We have had some cornmeal and powdered milk go "bad" in the past but nothing else I can remember. And even the corn meal and powdered milk, we used to make biscuits for the dogs. They liked them. The definition of "bad" depends on the person. And even if something does seem "off" and we don't want to eat it, some type of animal here will relish the food .
The store room on the third level is pretty well stuffed with these pails from 1999.
They contain mylar bags of food supplies, which were flushed with nitrogen to kill any little buggies in there, and then sealed in the pails.
I wish I could remember what all is in there. Basically: flour, red wheat, white wheat, powdered milk, corn meal, sugar, every kind of dried vegetable you can think of (the Mormon food storage computer chose the vegetables), dried fruit. There are a lot of spices , soup mix, stew mix, pudding mix. Powdered cheese and butter for cooking.
The rows are two deep and three or four pails high. Each row is about 30 feet long, and there are three rows.
Then there's one wall of shelves that are for number 10 cans.
I've picked up a lot of number ten cans of vegetables at different grocery stores. Almost every grocery store here has a section of number ten cans and what you can get changes daily. With just the two of us, I admit a lot of the contents in the number tens we open go to the chickens and dogs when we get sick of eating peas or whatever, But they are just right for the group size we plan on hosting in the event TEOTWAWKI materializes. Emergency Essentials sells new lids for number ten cans at reasonable prices. I find the can lids don't last long if you open them frequently, they tend to split along the edges. So a few spares is a good idea.
I don't haul these monsters up the stairs but once. They stay down in the big store room until my wife wants one of them, then I haul it up to the kitchen.
After that, it stays in the pantry until it's used up. That can take quite awhile, but it doesn't matter. Once all the food is eaten, the pails are still really handy to have around. They seal up so tight you have to use a special tool to open them again.
As I've said before, I've eaten canned vegetables that have been in my store room for more than ten years. I use dunage , usually 2X4 to keep the containers off the cement floor. The room is kept at 68 degrees F and 54 % humidity, and it's kept dark most of the time. You can keep food stored a long, long time.
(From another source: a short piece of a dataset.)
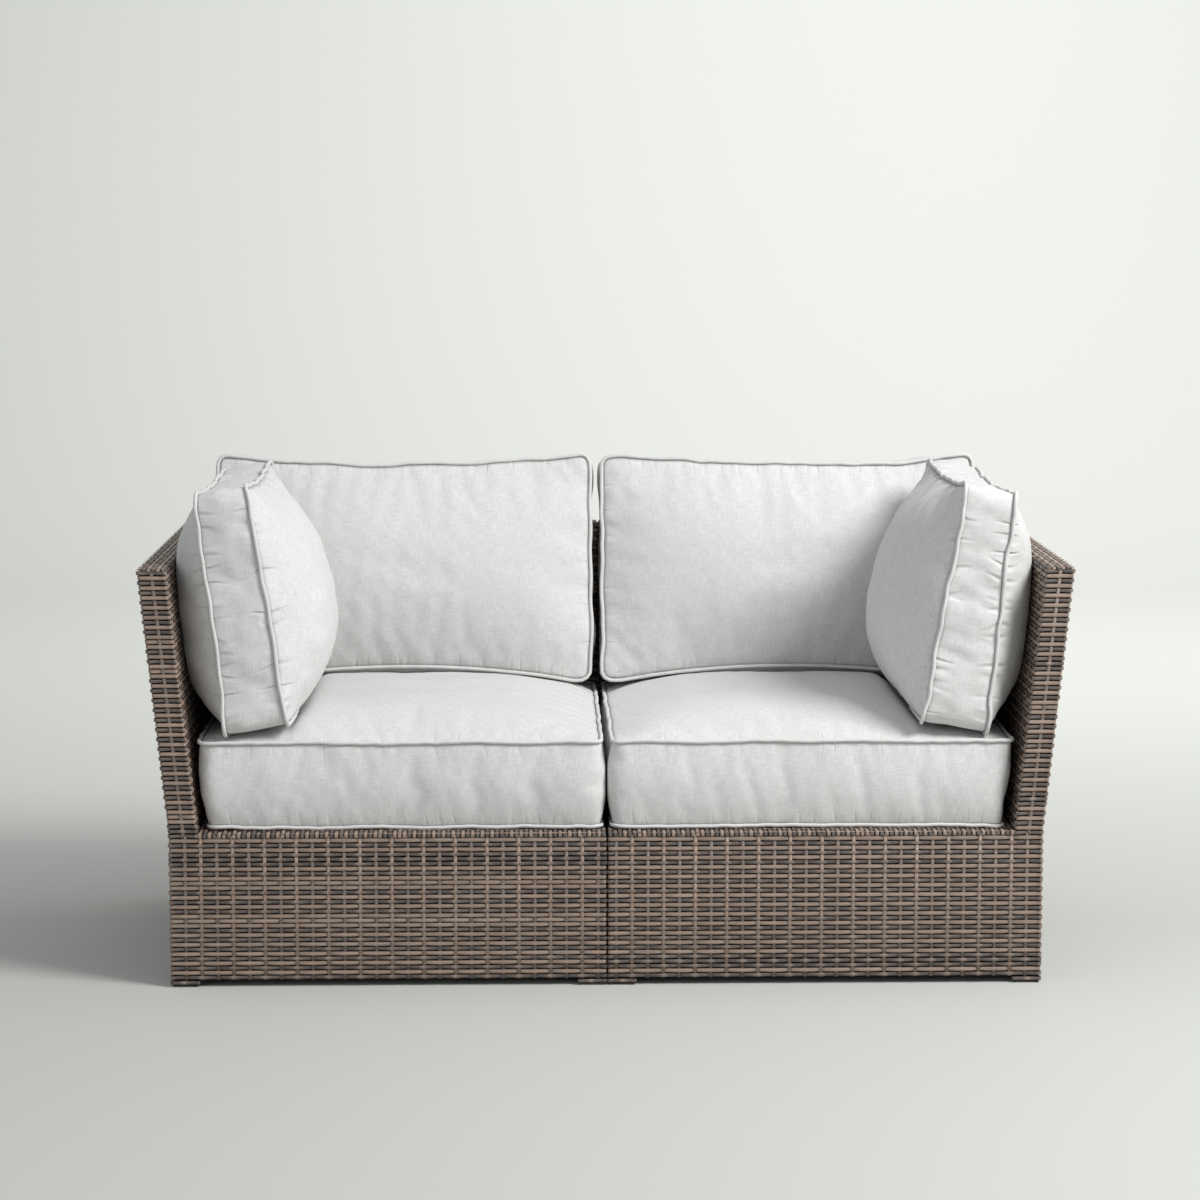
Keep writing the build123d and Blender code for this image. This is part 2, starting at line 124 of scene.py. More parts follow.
class SeatCushionSizes(bpy.types.PropertyGroup):
    """The two seat cushions."""

    inner: length("Inner end", "From the middle plane to the cushion", 0.011)
    front: length("Front", "Place of the front boxing", -0.377)
    rear: length("Rear", "Place of the rear boxing", 0.302)
    thickness: length("Thickness", "From the lower to the upper piping", 0.152)
    arm_gap: length("Arm gap", "Between the cushion and the arm", 0.019)
    crown: length("Crown", "How far the top bulges before it is filled", 0.038)
    draw: length("Draw", "How far the front pulls in between its corners", 0.007)
    corner: length("Corner radius", "Radius of the corners", 0.016)


class BackCushionSizes(bpy.types.PropertyGroup):
    """The two back cushions."""

    inner: length("Inner end", "From the middle plane to the cushion", 0.013)
    outer: length("Outer end", "From the middle plane to the far end", 0.7303)
    foot: length("Foot", "Place of the front lower seam", 0.162)
    bottom: length("Bottom", "Height of the front lower seam", 0.4603)
    height: length("Height", "Height along the lean", 0.434)
    thickness: length("Thickness", "Width of the boxing", 0.100)
    lean: angle("Lean", "Backward lean", 9.0)
    front_crown: length("Front crown", "How far the front bulges", 0.050)
    rear_crown: length("Rear crown", "How far the rear bulges", 0.062)
    draw: length("Draw", "How far the top sags between the corners", 0.020)
    corner: length("Corner radius", "Radius of the corners", 0.018)
    arch: length("Arch", "How far the seat lifts the front lower seam", 0.028)
    shift: length("Shift", "How far both cushions lie to the left", 0.006)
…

I had a co-worker who went through a bad divorce. She had four kids and her income fell by two thirds. I took her what ever she wanted out of the store room for about six months until she got back on her feet. She made good meals for her kids, healthy and tasty, using just those supplies and a very few things from the store. It can be done.
The new "Be Ready" finally got to the grocery store. This issue is largely about fighting with long guns from a vehicle and resisting car jacking. Car jacking is getting to be a really popular sport with the denizens of the inner city in Georgia. Unfortunately, a lot of drivers and their passengers are getting hurt or even killed during the process.
Here's a post from a fellow about being on the receiving end of a car jacking. "De Brudda" picked the wrong guy to mess with. This particular individual has always struck me as a fairly ruthless person if placed in a situation that calls for it. He is also situationally aware, all the time.
link to Langniappe's Lair.
|"Get off dat tricycle, mo' fo!"|
There's also a good article on antibiotics in this issue, but primarily it's about self defense, new self defense ammo, cyber attack issues, and martial arts. Seems like the old Survivalist topics are just dropping off.
The best thing about this issue of Be Ready was the foreword by the editor, David Fortier. If you know guns, you know him. His introduction to the magazine summed up in about one page everything I have been trying to verbalize in the blog about our current situation. I wish I could copy it and post it, but I know it's copyrighted. Even if you don't want to spend ten bucks on the magazine, it would be time well spent to just go to the grocery store, pick up the magazine, and read that one page.
A freebie in the mail
I got his book in the mail this week. I didn't order it. In fact, I don't think I've ever heard of it. But they sent me a copy free. It's not a bad book, with a lot of information on off grid power systems, and a lot of good political analysis as well. I put the back of the little book on the blog, so if any of you want to get a copy the address is available.
An American Survival Guide Special
An interesting take off on military field manuals.
This one is all about field craft. There are a lot of people in America and Europe who will need the skills described in this magazine, because if you live in a city or in suburbia and TSHTF, you will have to bug out. Check out this old History Channel documentary for the reasons why. It's easy to find on line, you can order the DVD for about 10 bucks or you can watch it on line for free.
This dates back a bit, somewhere around 2004 as I remember. Back when the History Channel made good quality, well thought out documentaries and wasn't just reruns and reality show trash
It's worth your time to watch it and this YouTube link seems to be pretty good quality.
I knew a doctor once who lived in a suburb of Atlanta,in a gated community. Everyone who lived there was one of the "beautiful people." He thought he would be ok in TEOTWAWKI because they could all fort up and they had plenty of guns and a fake lake.
After watching this show, he bought a retreat up in the mountains. It's nice to be rich.